The “ides” is the middle ground, the invisible pivot point of the balancing yin-yang. In the structure of the human brain, the medulla oblongata serves the five senses; the cerebellum nurses the feelings and thread lightly on the balance before the cognition goes wildly with individual thought and societal wisdom. The ides favors the cerebellum that digs into the depth of feelings and seeks balance in profundity rather than extremes.

The loss of the bag did make me cry to salve the pain.

The culture of the Far East is not about docility but of abject surrender to the screaming need and the required task of the moment; it is wild at heart but disciplined in the mind; its art is seen in the canals and gardens of Suzhou and Hangzhou, and the rock gardens and countryside of Japan. Nippon takes its discipline to its art, while Hangul takes its art into its disciplines; the Zhougguoren (Zhong = middle, ren = people) are the people of the middle. The history of the Middle Kingdom is a way of narrating the journey of the Zhongguoren, not on the extreme, neither first, or last, but on the balance, right down the middle.

We stereotype. “Ides” is a position in the middle, and it was once a term used to describe the people of Vietnam, Mongolia, and some areas of central Asia, but primarily Japan, Korea, and China in current political terms.

We shan’t quarrel with geography as boundaries have become politicized rather than as bounded by familiar geographical terrain, but we are mapping the geography of the mind, a cultural understanding on life as lived in the balance rather than sought and fought after in the extreme. For many of us, the balancing act is “foreign” as the striving to be ahead, to be prized and awarded for achievement and effort, the rule of human existence.

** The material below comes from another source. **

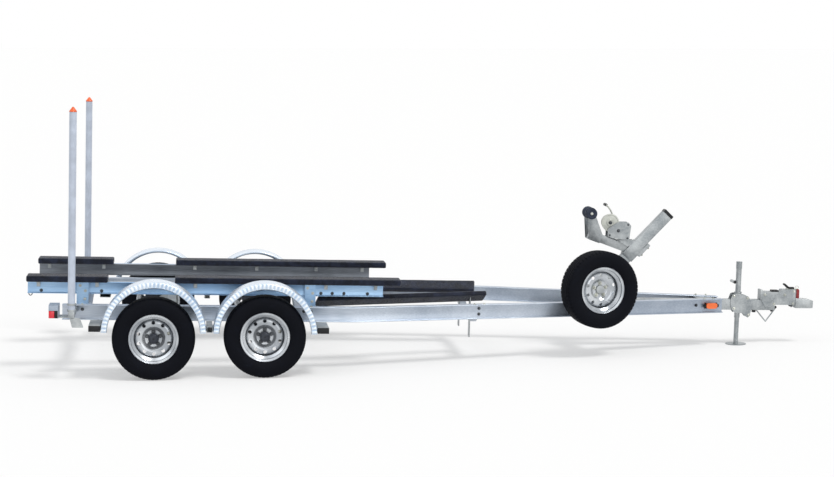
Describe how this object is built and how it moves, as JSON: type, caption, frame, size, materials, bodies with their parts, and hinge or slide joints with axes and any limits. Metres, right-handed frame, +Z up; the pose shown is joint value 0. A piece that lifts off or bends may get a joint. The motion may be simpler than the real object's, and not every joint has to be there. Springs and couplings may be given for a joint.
{
  "type": "boat trailer",
  "caption": "Tandem axle boat trailer with an aluminium beam frame, carpeted bunks, half round fenders, guide posts, winch stand, spare wheel and jack.",
  "frame": {"origin": "on the ground, on the centreline, halfway along the trailer", "axes": "+X forward to the coupler, +Y to the left, +Z up"},
  "size_m": [7.1281, 2.59, 2.264],
  "materials": {
    "tyre_rubber": "matt",
    "galvanised_wheel": "galvanised",
    "bright_hub": "zinc coated",
    "fender_aluminium": "rolled, bright",
    "mill_aluminium": "mill finish",
    "bunk_carpet": "marine carpet",
    "black_plastic": "moulded",
    "black_rubber": "moulded",
    "grey_pipe": "extruded",
    "orange_plastic": "moulded",
    "red_lens": "moulded lens",
    "amber_lens": "moulded lens",
    "zinc_plate": "zinc plated",
    "galvanised_steel": "hot dip galvanised"
  },
  "bodies": {
    "chassis": {"axle_front": "galvanised_steel", "axle_rear": "galvanised_steel", "ball_coupler": "galvanised_steel", "beam_left": "mill_aluminium", "beam_right": "mill_aluminium", "black_caps": "black_plastic", "bow_bracket": "galvanised_steel", "brake_calipers": "zinc_plate", "bunk_rails": "mill_aluminium", "bunks_low": "bunk_carpet", "bunks_upper": "bunk_carpet", "chain_keeper": "galvanised_steel", "coupler_latch": "zinc_plate", "cross_member_bow": "mill_aluminium", "cross_member_front": "mill_aluminium", "cross_member_rear": "mill_aluminium", "fender_brackets": "galvanised_steel", "fender_front_left": "fender_aluminium", "fender_front_right": "fender_aluminium", "fender_outriggers": "galvanised_steel", "fender_rear_left": "fender_aluminium", "fender_rear_right": "fender_aluminium", "guide_post_caps": "orange_plastic", "guide_posts": "grey_pipe", "jack_bracket": "galvanised_steel", "jack_handle": "galvanised_steel", "jack_tube": "galvanised_steel", "low_bunk_legs": "galvanised_steel", "marker_lamps": "amber_lens", "rail_brackets": "galvanised_steel", "rear_arms": "galvanised_steel", "spare_carrier": "galvanised_steel", "spare_tyre": "tyre_rubber", "spare_wheel": "galvanised_wheel", "surge_case": "galvanised_steel", "tail_lamp_housings": "black_plastic", "tail_lamp_lenses": "red_lens", "tongue_plates": "galvanised_steel", "tongue_tube": "galvanised_steel", "winch_arm": "galvanised_steel", "winch_clamp": "galvanised_steel", "winch_frame": "zinc_plate", "winch_stand": "galvanised_steel"},
    "bow_roller": {"bow_roller": "black_rubber"},
    "road_wheel_front_left": {"hub_front_left": "bright_hub", "tyre_front_left": "tyre_rubber", "wheel_front_left": "galvanised_wheel"},
    "road_wheel_front_right": {"hub_front_right": "bright_hub", "tyre_front_right": "tyre_rubber", "wheel_front_right": "galvanised_wheel"},
    "road_wheel_rear_left": {"hub_rear_left": "bright_hub", "tyre_rear_left": "tyre_rubber", "wheel_rear_left": "galvanised_wheel"},
    "road_wheel_rear_right": {"hub_rear_right": "bright_hub", "tyre_rear_right": "tyre_rubber", "wheel_rear_right": "galvanised_wheel"},
    "jack_leg": {"jack_leg": "galvanised_steel"},
    "winch_crank": {"winch_crank": "zinc_plate"},
    "winch_drum": {"winch_drum": "zinc_plate"}
  },
  "joints": [
    {"name": "spin_front_left", "type": "hinge", "parent": "chassis", "child": "road_wheel_front_left", "pos_m": [-1.5675, 1.17, 0.344], "axis": [0, 1, 0], "continuous": true},
    {"name": "spin_front_right", "type": "hinge", "parent": "chassis", "child": "road_wheel_front_right", "pos_m": [-1.5675, -1.17, 0.344], "axis": [0, 1, 0], "continuous": true},
    {"name": "spin_rear_left", "type": "hinge", "parent": "chassis", "child": "road_wheel_rear_left", "pos_m": [-2.4875, 1.17, 0.344], "axis": [0, 1, 0], "continuous": true},
    {"name": "spin_rear_right", "type": "hinge", "parent": "chassis", "child": "road_wheel_rear_right", "pos_m": [-2.4875, -1.17, 0.344], "axis": [0, 1, 0], "continuous": true},
    {"name": "jack_extend", "type": "slide", "parent": "chassis", "child": "jack_leg", "axis": [-0.027, 0, -0.9996], "range_m": [-0.18, 0.1]},
    {"name": "roller_spin", "type": "hinge", "parent": "chassis", "child": "bow_roller", "pos_m": [1.44291, 0, 1.23645], "axis": [0, 1, 0], "continuous": true},
    {"name": "drum_spin", "type": "hinge", "parent": "chassis", "child": "winch_drum", "pos_m": [1.62957, 0, 1.14737], "axis": [0, 1, 0], "continuous": true},
    {"name": "crank_spin", "type": "hinge", "parent": "chassis", "child": "winch_crank", "pos_m": [1.703, 0, 1.07348], "axis": [0, 1, 0], "continuous": true}
  ]
}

The balancing act of the yin-yang is reduced to being simply an ornamental décor to many, an esoteric symbol of the underground, but something about the Ides of June beckons me again for the necessity of balance in life, natural in the brain, but relegated to the practitioners of Taek Kwando and Jujitsu, rather than a necessity in the daily life in Saipan.

It finally does not matter. In the Ides of July, we are first to forsake the mythology extreme distress, replaced by the reality that a month later, other than the bag and my passport thrown into someone’s trash bin, the rest is irretrievably gone.

To use an old metaphor of looking upward to the heavens, we let sunshine and rain fall on the good and the ungodly! That’s the way life is.

Where I live, a camera caught a young boy entering one of the dwellings and counting off his loot. The police officer was aghast to discover who the young person is, newly released out of juvenile jail. The young guy is back to incarceration. Where the young man lives, the cop revealed, the use of meth is the highest on island. We do not wonder why the young man steals.

The choices we make daily are hardly abstract. Yes, we choose, but sometimes it is between good and better, or between bad and worst. Choice is the constant, not the strict division of life into two opposite camps.

The Ides is the point in the middle where one is invited to park a fundamental stance, the pivot point between the “not yet” and the “no longer.” It is the radical indefinite middle that is proposed.

I take the beachfront loss as a relationship to life, the victories and defeats of the past, the mystery and defiance of its future, and the awe-full wonder of its present.

Time to take the whole shebang, shake the dust off our feet, and move on.